Any moment of bravery is quiet, unacknowledged, and always followed by a cost — shaking hands, slowed reactions, emotional withdrawal. There are no triumphant pauses, only temporary lulls before pressure resumes.
Environment as an Invisible Enemy
Normandy itself is hostile.
– Hedgerows choke visibility.
– Villages conceal danger.
– Farms blur the line between shelter and moral trap.
– Crossroads force impossible decisions under incomplete information.
The terrain is not a backdrop; it actively shapes fear, hesitation, and violence. Each location retains the emotional weight of what happened there, leaving invisible scars that linger even after the soldiers move on.
Civilians as Moral Gravity
Civilians are not symbols of hope or emotional relief.

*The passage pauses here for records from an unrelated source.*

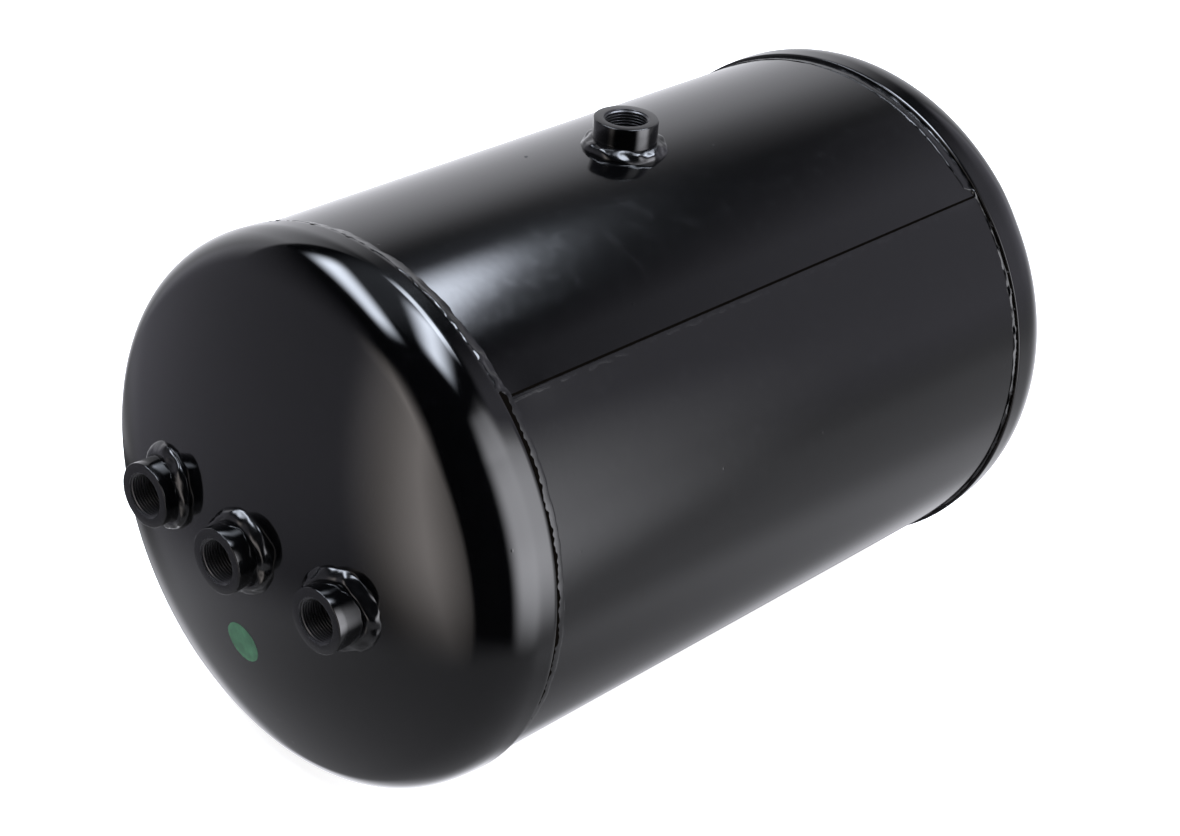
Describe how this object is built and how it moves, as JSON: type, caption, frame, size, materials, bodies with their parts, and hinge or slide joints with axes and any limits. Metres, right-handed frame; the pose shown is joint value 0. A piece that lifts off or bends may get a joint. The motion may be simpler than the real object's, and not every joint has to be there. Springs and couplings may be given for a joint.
{
  "type": "compressed air reservoir",
  "caption": "Cylindrical welded steel air tank with dished heads lapped over a rolled shell, threaded port bosses on one head and a drain boss on the shell.",
  "frame": {"origin": "middle of the base of the whole object's box: under the tank's axis, halfway between the centre boss's face and the rear crown", "axes": "+Y along the tank's axis from the ported front head to the rear head, +Z along the shell boss, +X to the right seen from the front"},
  "size_m": [0.276, 0.4896, 0.2884],
  "materials": {
    "shell_paint": "gloss black paint over rolled sheet steel",
    "head_paint": "gloss black paint over pressed steel",
    "weld_paint": "gloss black paint over a rippled weld bead",
    "boss_paint": "gloss black paint over turned steel, thin in the thread",
    "sticker_face": "green paper dot, slightly shiny"
  },
  "bodies": {
    "root": {"shell": "shell_paint", "seam_weld": "weld_paint", "front_head": "head_paint", "rear_head": "head_paint", "front_girth_weld": "weld_paint", "rear_girth_weld": "weld_paint", "port_boss_left": "boss_paint", "port_boss_centre": "boss_paint", "port_boss_right": "boss_paint", "port_weld_left": "weld_paint", "port_weld_centre": "weld_paint", "port_weld_right": "weld_paint", "drain_boss": "boss_paint", "drain_weld": "weld_paint", "inspection_sticker": "sticker_face"}
  },
  "joints": []
}
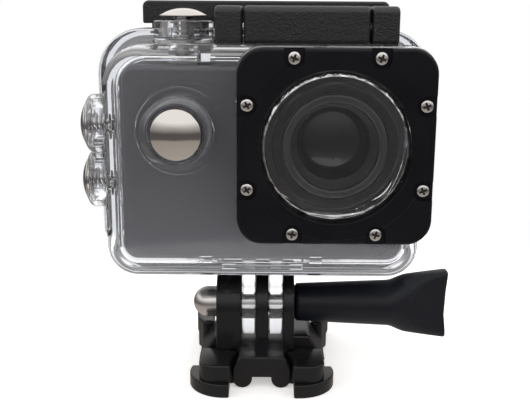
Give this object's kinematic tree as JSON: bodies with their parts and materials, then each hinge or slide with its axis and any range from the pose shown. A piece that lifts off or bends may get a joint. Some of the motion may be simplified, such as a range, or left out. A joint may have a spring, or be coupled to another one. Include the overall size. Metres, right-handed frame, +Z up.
{
  "type": "action camera",
  "caption": "Compact camera sealed in a clear waterproof case with a square lens port, sprung chrome buttons and a top latch, on a tilting prong mount with a slide-in buckle.",
  "frame": {"origin": "centre of the buckle's flat underside", "axes": "+Z up through the tilt pivot, +X to the right towards the thumb screw knob, -Y forwards along the lens axis"},
  "size_m": [0.0828, 0.041, 0.0833],
  "materials": {
    "black_plastic_satin": "satin moulded black",
    "black_plastic_grained": "fine leather-like grain, black",
    "knob_plastic": "satin black with a slightly blue cast",
    "clear_case": "clear polished polycarbonate",
    "window_glass": "clear, polished",
    "bezel_black": "smooth satin black",
    "chrome_cap": "bright chrome plate",
    "steel_bright": "bright plated steel",
    "spring_steel": "drawn spring wire",
    "seal_rubber": "matte black",
    "gasket_silicone": "translucent white silicone",
    "camera_grey": "fine metallic grey paint",
    "camera_black": "fine matte texture",
    "button_grey": "semi-gloss grey",
    "lens_black": "black, semi-matte",
    "trim_grey": "satin grey ring",
    "lens_glass": "coated optical glass",
    "display_black": "dark glossy panel",
    "sensor_chip": "black package",
    "board_green": "solder mask green",
    "battery_wrap": "plastic sleeve",
    "speaker_black": "matte black",
    "port_steel": "tinned steel",
    "status_led": "clear tinted lens"
  },
  "bodies": {
    "buckle": {"buckle_body": "black_plastic_satin", "mount_nut": "chrome_cap"},
    "left_release": {"release_arm_left": "black_plastic_satin"},
    "right_release": {"release_arm_right": "black_plastic_satin"},
    "thumb_screw": {"thumb_screw_bolt": "steel_bright", "thumb_screw_knob": "knob_plastic"},
    "housing": {"housing_front_shell": "clear_case", "lens_window": "window_glass", "window_seal": "seal_rubber", "port_bezel": "bezel_black", "bezel_screws": "steel_bright", "plunger_seals": "seal_rubber", "latch_hinge_pin": "steel_bright", "door_hinge_pin": "steel_bright", "shutter_spring": "spring_steel", "power_spring": "spring_steel", "up_spring": "spring_steel", "down_spring": "spring_steel", "camera_front_cover": "camera_grey", "camera_mid_frame": "camera_black", "camera_back_cover": "camera_black", "display_glass": "window_glass", "display_panel": "display_black", "lens_barrel": "lens_black", "lens_trim_ring": "trim_grey", "lens_front_element": "lens_glass", "lens_baffle": "lens_black", "lens_rear_element": "lens_glass", "image_sensor": "sensor_chip", "main_board": "board_green", "battery": "battery_wrap", "battery_door": "camera_black", "speaker": "speaker_black", "data_ports": "port_steel", "memory_card": "sensor_chip", "button_switches": "port_steel", "body_screws": "steel_bright", "status_lights": "status_led"},
    "door": {"back_door": "clear_case", "door_gasket": "gasket_silicone"},
    "latch_link": {"latch_arm": "black_plastic_grained", "latch_knuckle_pin": "steel_bright"},
    "latch_lever": {"latch_lever": "black_plastic_grained"},
    "shutter_plunger": {"shutter_plunger": "chrome_cap", "shutter_clip": "spring_steel"},
    "shutter_button": {"camera_shutter_button": "button_grey"},
    "power_plunger": {"power_plunger": "chrome_cap", "power_clip": "spring_steel"},
    "power_button": {"camera_power_button": "button_grey"},
    "up_plunger": {"up_plunger": "chrome_cap", "up_clip": "spring_steel"},
    "up_button": {"camera_up_button": "button_grey"},
    "down_plunger": {"down_plunger": "chrome_cap", "down_clip": "spring_steel"},
    "down_button": {"camera_down_button": "button_grey"}
  },
  "joints": [
    {"name": "housing_tilt", "type": "hinge", "parent": "buckle", "child": "housing", "pos_m": [0, 0, 0.0155], "axis": [-1, 0, 0], "range_deg": [-62, 52]},
    {"name": "thumb_screw_turn", "type": "hinge", "parent": "buckle", "child": "thumb_screw", "pos_m": [0, 0, 0.0155], "axis": [1, 0, 0], "continuous": true},
    {"name": "left_release_squeeze", "type": "hinge", "parent": "buckle", "child": "left_release", "pos_m": [-0.0069, -0.0095, 0.0155], "axis": [0, 0, -1], "range_deg": [0, 3], "stiffness_Nm_per_rad": 2},
    {"name": "right_release_squeeze", "type": "hinge", "parent": "buckle", "child": "right_release", "pos_m": [0.0069, -0.0095, 0.0155], "axis": [0, 0, 1], "range_deg": [0, 3], "stiffness_Nm_per_rad": 2},
    {"name": "door_swing", "type": "hinge", "parent": "housing", "child": "door", "pos_m": [0, 0.01, 0.0231], "axis": [1, 0, 0], "range_deg": [-105, 0]},
    {"name": "latch_link_swing", "type": "hinge", "parent": "housing", "child": "latch_link", "pos_m": [0.0085, 0.0025, 0.0783], "axis": [1, 0, 0], "range_deg": [-90, 0]},
    {"name": "latch_lever_lift", "type": "hinge", "parent": "latch_link", "child": "latch_lever", "pos_m": [0.0085, -0.0055, 0.0777], "axis": [1, 0, 0], "range_deg": [0, 150]},
    {"name": "shutter_press", "type": "slide", "parent": "housing", "child": "shutter_plunger", "axis": [0, 0, -1], "range_m": [0, 0.0007], "stiffness_N_per_m": 2500, "deforming": ["shutter_spring"]},
    {"name": "shutter_button_press", "type": "slide", "parent": "housing", "child": "shutter_button", "axis": [0, 0, -1], "range_m": [0, 0.00028]},
    {"name": "power_press", "type": "slide", "parent": "housing", "child": "power_plunger", "axis": [0, 1, 0], "range_m": [0, 0.0007], "stiffness_N_per_m": 2500, "deforming": ["power_spring"]},
    {"name": "power_button_press", "type": "slide", "parent": "housing", "child": "power_button", "axis": [0, 1, 0], "range_m": [0, 0.00028]},
    {"name": "up_press", "type": "slide", "parent": "housing", "child": "up_plunger", "axis": [1, 0, 0], "range_m": [0, 0.0007], "stiffness_N_per_m": 2500, "deforming": ["up_spring"]},
    {"name": "up_button_press", "type": "slide", "parent": "housing", "child": "up_button", "axis": [1, 0, 0], "range_m": [0, 0.00028]},
    {"name": "down_press", "type": "slide", "parent": "housing", "child": "down_plunger", "axis": [1, 0, 0], "range_m": [0, 0.0007], "stiffness_N_per_m": 2500, "deforming": ["down_spring"]},
    {"name": "down_button_press", "type": "slide", "parent": "housing", "child": "down_button", "axis": [1, 0, 0], "range_m": [0, 0.00028]}
  ],
  "couplings": [
    {"joint": "latch_link_swing", "follows": "latch_lever_lift", "ratio": -0.6},
    {"joint": "shutter_button_press", "follows": "shutter_press", "ratio": 0.4},
    {"joint": "power_button_press", "follows": "power_press", "ratio": 0.4},
    {"joint": "up_button_press", "follows": "up_press", "ratio": 0.4},
    {"joint": "down_button_press", "follows": "down_press", "ratio": 0.4}
  ]
}
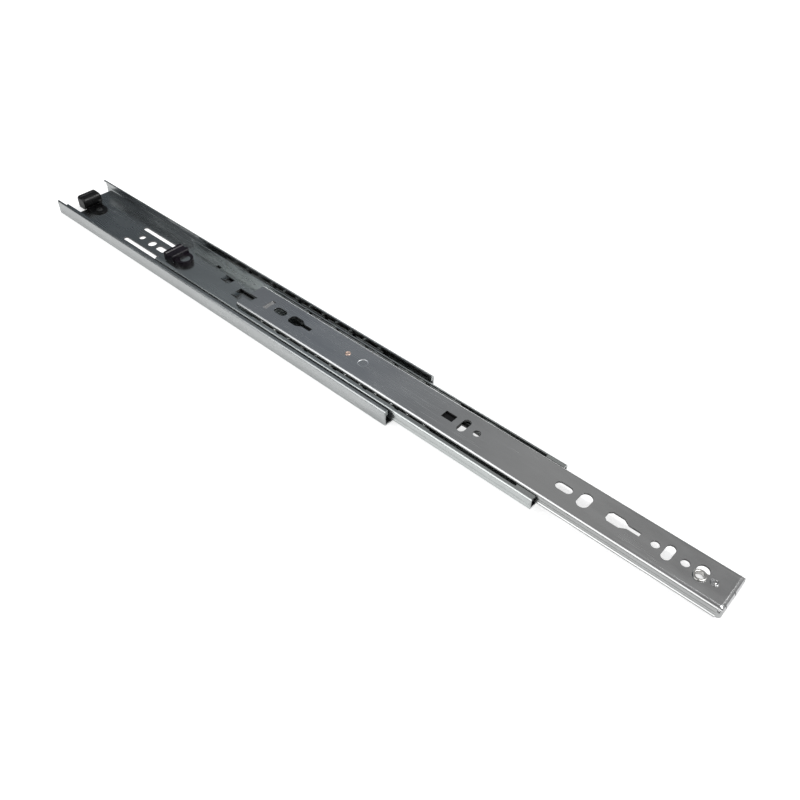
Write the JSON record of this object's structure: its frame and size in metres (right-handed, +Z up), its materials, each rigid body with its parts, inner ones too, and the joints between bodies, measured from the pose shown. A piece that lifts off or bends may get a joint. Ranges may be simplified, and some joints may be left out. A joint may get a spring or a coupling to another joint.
{
  "type": "ball-bearing slide rail",
  "caption": "Full-extension ball-bearing slide rail with outer, intermediate and inner members, ball cages, bumpers, release lever and height adjuster.",
  "frame": {"origin": "middle of the outer member's length and width, on its fixing face (the underside of its web)", "axes": "+X along the slide, the way it extends; +Y across it; +Z up from the fixing face towards the inner member"},
  "size_m": [0.5575, 0.045, 0.0133],
  "materials": {
    "outer_steel": "zinc-plated rolled steel sheet",
    "middle_steel": "zinc-plated rolled steel sheet",
    "inner_steel": "zinc-plated rolled steel sheet",
    "cage_steel": "bright stamped strip",
    "ball_steel": "polished bearing steel",
    "black_plastic": "moulded acetal, fine satin",
    "copper_rivet": "copper-plated steel rivet",
    "plated_steel": "nickel-plated steel"
  },
  "bodies": {
    "outer": {"outer_member": "outer_steel", "rear_bumper": "black_plastic"},
    "intermediate": {"intermediate_member": "middle_steel", "intermediate_bumper": "black_plastic"},
    "inner": {"inner_member": "inner_steel", "lever_rivet": "copper_rivet", "adjuster_rivet": "plated_steel"},
    "outer_cage": {"outer_ball_cage": "cage_steel", "outer_balls_left": "ball_steel", "outer_balls_right": "ball_steel"},
    "inner_cage": {"inner_ball_cage": "cage_steel", "inner_balls_left": "ball_steel", "inner_balls_right": "ball_steel"},
    "lever": {"release_lever": "black_plastic"},
    "adjuster": {"adjuster_plate": "plated_steel", "adjuster_eyelet": "plated_steel"}
  },
  "joints": [
    {"name": "intermediate_slide", "type": "slide", "parent": "outer", "child": "intermediate", "axis": [1, 0, 0], "range_m": [-0.101, 0.074]},
    {"name": "inner_slide", "type": "slide", "parent": "intermediate", "child": "inner", "axis": [1, 0, 0], "range_m": [-0.1035, 0.0715]},
    {"name": "outer_cage_slide", "type": "slide", "parent": "outer", "child": "outer_cage", "axis": [1, 0, 0], "range_m": [-0.0505, 0.037]},
    {"name": "inner_cage_slide", "type": "slide", "parent": "intermediate", "child": "inner_cage", "axis": [1, 0, 0], "range_m": [-0.05175, 0.03575]},
    {"name": "lever_hinge", "type": "hinge", "parent": "inner", "child": "lever", "pos_m": [0.123, 0, 0.0097], "axis": [0, 0, -1], "range_deg": [0, 2.5], "stiffness_Nm_per_rad": 2},
    {"name": "adjuster_hinge", "type": "hinge", "parent": "inner", "child": "adjuster", "pos_m": [0.372, -0.0008, 0.0108], "axis": [0, 0, -1], "range_deg": [0, 22]}
  ],
  "couplings": [
    {"joint": "outer_cage_slide", "follows": "intermediate_slide", "ratio": 0.5},
    {"joint": "inner_cage_slide", "follows": "inner_slide", "ratio": 0.5}
  ]
}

Their presence slows movement, increases risk, and complicates decisions. There are no heroic rescues, no grateful embraces — only fearful eyes, closed doors, and heavy silence. Their existence reminds soldiers that every trigger pull carries consequences beyond survival.
An Anti-Hollywood War Film
Operation Neptune – Airborne D-Day (1944) rejects every familiar war-movie comfort:
– No constant action
– No cinematic gunfights
– No clean victories
– No emotional release
Instead, it offers fragmentation, confusion, exhaustion, and the quiet horror of not knowing whether surviving the night means anything at all.
Dawn Without Relief
When daylight comes, it does not bring triumph. It exposes damage. Bodies. Ruins. Disorganization. Survival feels hollow, not celebratory. The question is not “Did we win?” but “Can we still function?”
A Film That Respects Its Soldiers by Not Beautifying Them
This film honors Airborne soldiers not by turning them into icons, but by showing them as they were: frightened, cold, exhausted human beings enduring a campaign far larger than their understanding or control. Survival is not framed as victory — only as continuation.
If this film makes you uncomfortable, tired, and mentally strained, then it has succeeded. Because that discomfort mirrors the reality of the men who lived through that night.